__Exercise brief__. Only the lines from the first one through the line with "box.visible_camera = False" should be printed, exactly as they appear.

== Entries shown ==

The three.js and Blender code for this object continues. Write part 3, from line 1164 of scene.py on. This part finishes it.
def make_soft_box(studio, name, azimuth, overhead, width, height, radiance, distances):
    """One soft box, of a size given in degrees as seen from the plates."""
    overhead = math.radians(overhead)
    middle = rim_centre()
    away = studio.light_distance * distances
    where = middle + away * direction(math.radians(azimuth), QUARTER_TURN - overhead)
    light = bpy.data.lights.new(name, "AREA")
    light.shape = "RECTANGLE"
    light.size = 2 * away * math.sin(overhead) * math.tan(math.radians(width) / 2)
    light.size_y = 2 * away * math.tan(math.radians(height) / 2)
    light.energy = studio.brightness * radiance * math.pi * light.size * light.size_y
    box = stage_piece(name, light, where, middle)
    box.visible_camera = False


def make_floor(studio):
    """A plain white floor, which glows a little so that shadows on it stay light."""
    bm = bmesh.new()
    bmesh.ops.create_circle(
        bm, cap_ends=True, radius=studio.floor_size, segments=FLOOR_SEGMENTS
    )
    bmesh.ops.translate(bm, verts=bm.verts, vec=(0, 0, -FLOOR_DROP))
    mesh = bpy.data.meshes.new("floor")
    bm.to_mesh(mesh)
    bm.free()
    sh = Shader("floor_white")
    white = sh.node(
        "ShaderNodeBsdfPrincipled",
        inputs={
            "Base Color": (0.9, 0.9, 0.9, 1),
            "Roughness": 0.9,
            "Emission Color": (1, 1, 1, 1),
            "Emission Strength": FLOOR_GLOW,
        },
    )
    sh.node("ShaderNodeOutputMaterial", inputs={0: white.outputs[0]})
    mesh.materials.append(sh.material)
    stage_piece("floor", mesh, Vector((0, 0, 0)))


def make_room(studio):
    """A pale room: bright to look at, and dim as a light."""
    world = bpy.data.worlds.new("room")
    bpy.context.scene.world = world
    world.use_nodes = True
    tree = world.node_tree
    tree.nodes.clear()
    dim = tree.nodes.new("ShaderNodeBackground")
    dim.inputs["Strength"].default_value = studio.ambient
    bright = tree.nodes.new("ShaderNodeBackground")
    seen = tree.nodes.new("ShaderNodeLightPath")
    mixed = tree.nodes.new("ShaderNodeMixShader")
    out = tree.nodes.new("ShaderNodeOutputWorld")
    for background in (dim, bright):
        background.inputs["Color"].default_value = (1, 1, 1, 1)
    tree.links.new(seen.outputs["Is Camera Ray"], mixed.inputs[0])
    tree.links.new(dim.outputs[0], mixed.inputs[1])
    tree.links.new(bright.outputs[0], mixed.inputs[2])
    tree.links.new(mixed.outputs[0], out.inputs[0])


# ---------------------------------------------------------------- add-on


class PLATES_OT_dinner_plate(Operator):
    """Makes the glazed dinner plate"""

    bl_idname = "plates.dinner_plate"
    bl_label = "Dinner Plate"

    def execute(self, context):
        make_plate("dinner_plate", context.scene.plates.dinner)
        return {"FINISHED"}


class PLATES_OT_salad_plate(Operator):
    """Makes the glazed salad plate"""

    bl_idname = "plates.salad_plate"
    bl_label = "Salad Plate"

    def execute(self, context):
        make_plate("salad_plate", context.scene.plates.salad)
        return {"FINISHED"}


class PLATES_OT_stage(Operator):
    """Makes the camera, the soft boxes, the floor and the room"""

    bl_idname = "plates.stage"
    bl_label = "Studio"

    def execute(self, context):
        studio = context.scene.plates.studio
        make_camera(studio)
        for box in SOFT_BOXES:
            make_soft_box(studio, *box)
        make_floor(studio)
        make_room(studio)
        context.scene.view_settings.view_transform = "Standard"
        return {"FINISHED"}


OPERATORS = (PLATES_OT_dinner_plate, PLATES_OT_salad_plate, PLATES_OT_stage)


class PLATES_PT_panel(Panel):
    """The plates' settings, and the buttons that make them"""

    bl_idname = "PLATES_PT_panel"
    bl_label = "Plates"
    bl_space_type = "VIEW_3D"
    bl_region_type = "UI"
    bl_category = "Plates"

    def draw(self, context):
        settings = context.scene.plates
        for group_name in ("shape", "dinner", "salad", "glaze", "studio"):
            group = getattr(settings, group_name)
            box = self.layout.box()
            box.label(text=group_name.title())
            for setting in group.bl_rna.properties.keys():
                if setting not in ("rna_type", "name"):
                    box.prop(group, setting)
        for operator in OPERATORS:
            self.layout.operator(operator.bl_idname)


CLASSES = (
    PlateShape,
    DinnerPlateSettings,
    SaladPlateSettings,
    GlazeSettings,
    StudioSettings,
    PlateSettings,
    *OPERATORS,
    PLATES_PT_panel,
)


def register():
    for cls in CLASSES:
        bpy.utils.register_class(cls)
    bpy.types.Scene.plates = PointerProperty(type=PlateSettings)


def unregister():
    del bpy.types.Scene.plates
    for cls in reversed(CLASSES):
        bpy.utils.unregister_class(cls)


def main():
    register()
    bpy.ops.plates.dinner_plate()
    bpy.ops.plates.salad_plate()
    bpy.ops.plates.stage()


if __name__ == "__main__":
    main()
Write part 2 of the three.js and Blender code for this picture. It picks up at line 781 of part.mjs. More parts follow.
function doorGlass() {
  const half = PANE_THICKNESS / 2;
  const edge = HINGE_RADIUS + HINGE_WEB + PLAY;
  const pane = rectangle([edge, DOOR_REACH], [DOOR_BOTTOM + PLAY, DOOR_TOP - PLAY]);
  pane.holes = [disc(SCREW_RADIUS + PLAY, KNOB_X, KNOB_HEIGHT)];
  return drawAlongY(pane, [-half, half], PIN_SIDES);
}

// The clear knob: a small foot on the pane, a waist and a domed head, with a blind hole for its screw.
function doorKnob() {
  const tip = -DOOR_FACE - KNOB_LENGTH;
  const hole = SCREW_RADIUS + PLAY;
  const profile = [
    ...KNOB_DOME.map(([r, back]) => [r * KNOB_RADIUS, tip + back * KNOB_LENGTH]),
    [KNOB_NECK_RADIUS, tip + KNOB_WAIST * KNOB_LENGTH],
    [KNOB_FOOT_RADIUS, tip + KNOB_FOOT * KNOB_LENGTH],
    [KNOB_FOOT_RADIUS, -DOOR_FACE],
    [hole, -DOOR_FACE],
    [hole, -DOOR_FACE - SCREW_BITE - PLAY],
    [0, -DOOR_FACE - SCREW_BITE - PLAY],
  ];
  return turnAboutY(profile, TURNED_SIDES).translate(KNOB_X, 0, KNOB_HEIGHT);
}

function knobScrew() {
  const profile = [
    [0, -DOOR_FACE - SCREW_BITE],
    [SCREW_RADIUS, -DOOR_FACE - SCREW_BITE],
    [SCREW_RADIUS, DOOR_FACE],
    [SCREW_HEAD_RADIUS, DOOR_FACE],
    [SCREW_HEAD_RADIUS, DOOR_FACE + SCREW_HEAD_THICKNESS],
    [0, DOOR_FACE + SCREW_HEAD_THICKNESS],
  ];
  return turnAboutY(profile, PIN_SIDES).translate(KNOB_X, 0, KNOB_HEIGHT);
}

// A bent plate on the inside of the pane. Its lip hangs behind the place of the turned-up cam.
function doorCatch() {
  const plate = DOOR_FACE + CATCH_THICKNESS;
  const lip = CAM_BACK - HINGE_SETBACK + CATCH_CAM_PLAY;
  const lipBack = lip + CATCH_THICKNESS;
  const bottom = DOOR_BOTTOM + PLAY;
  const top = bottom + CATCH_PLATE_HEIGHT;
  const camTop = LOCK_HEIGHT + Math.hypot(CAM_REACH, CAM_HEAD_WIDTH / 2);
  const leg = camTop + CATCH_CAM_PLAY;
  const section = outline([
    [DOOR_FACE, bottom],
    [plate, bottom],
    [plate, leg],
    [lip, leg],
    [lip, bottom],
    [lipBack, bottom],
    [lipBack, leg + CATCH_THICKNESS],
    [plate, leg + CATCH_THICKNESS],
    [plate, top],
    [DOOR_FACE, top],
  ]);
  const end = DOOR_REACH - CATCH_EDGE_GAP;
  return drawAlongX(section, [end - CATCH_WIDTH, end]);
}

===

__Solution to the problem__.
The three.js and Blender code for this object continues. Write part 3, from line 1164 of scene.py on. This part finishes it.
def make_soft_box(studio, name, azimuth, overhead, width, height, radiance, distances):
    """One soft box, of a size given in degrees as seen from the plates."""
    overhead = math.radians(overhead)
    middle = rim_centre()
    away = studio.light_distance * distances
    where = middle + away * direction(math.radians(azimuth), QUARTER_TURN - overhead)
    light = bpy.data.lights.new(name, "AREA")
    light.shape = "RECTANGLE"
    light.size = 2 * away * math.sin(overhead) * math.tan(math.radians(width) / 2)
    light.size_y = 2 * away * math.tan(math.radians(height) / 2)
    light.energy = studio.brightness * radiance * math.pi * light.size * light.size_y
    box = stage_piece(name, light, where, middle)
    box.visible_camera = False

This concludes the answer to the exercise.